The Cape Girardeau-based university has a record 873 Black undergraduate and graduate students enrolled this fall. That’s 545 more than in 1995. Black students are 8.4 percent of the university population this year, compared with 4 percent a decade ago.

Tanetra Flewellen has seen the difference just walking around campus.

“When we first came here we knew everybody,” said Flewellen, 19, a sophomore from St. Louis. Now, she and her friends regularly run into Black students who are total strangers.

The university, segregated until 1954, this fall enrolled 819 Black undergraduate students among the nearly 9,000 total students, giving it a higher percentage of Black undergraduates than the 2004 statewide average of 8.5 percent among 13 public, four-year colleges in Missouri. Last fall, Blacks made up 7.4 percent of Southeast Missouri’s undergraduate students.

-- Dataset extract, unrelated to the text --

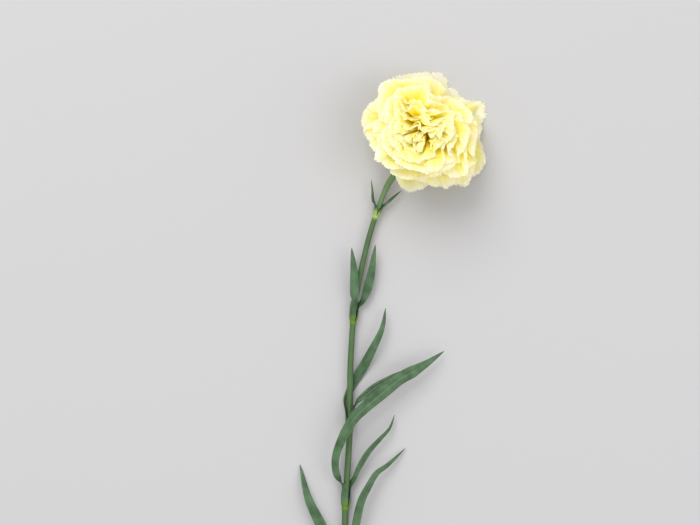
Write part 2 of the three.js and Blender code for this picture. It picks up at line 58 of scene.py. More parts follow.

Among Southeast’s 1,679 beginning freshmen this fall, Blacks account for 13 percent of the students. Southeast has 54 Black graduate students, amounting to 4 percent of the school’s 1,324 graduate students.

“We are talking about real change here,” said Dennis Holt, vice president of administration and enrollment management. He cites recruitment efforts — especially in the St. Louis area — as well as the hiring of more Black faculty and staff, development of mentoring programs for minority students and efforts to reach out to Missouri’s Black leaders.

It’s a big change from a decade ago. A three-member delegation of Black students told the Board of Regents in October 1996 that they felt alienated and isolated.

“We are tired of having to explain, justify or defend the Black race each time we go to class,” student Danielle Carter said at the time.

Dale Nitzschke, then SEMO’s president, developed a minority programs office and formed a statewide minority affairs commission to advise the university on minority issues.

“We have had a change of climate,” said Trent Ball, who is Black and came to Southeast in 1992 as a graduate student and now is assistant dean of students, supervising minority programs.

Through federally funded programs, the university now reaches out to minority students in southeast Missouri starting in the sixth grade. The so-called Trio programs encourage minority students to enroll and graduate from college.

Southeast now has 13 full-time faculty members who are Black, five more than in 1995. With 400 total faculty members, the percentage is still small. But school officials said it is improving.

Ball said the university has a program to mentor minority students. He said many are first-generation college students.

The message to the students, he said, is clear. “Your first job is your education,” Ball said.

Anna Burton, a 19-year-old sophomore from St. Louis, said the university’s biggest recruitment tool is the Black students themselves.

“It’s word of mouth,” she said.

Russell Crawford, 22, a senior from Charleston, Mo., said the university has provided opportunities for Black students to meet Blacks who have succeeded in various business careers. “It lets you know that when you graduate and go into the real world you can be somebody,” he said.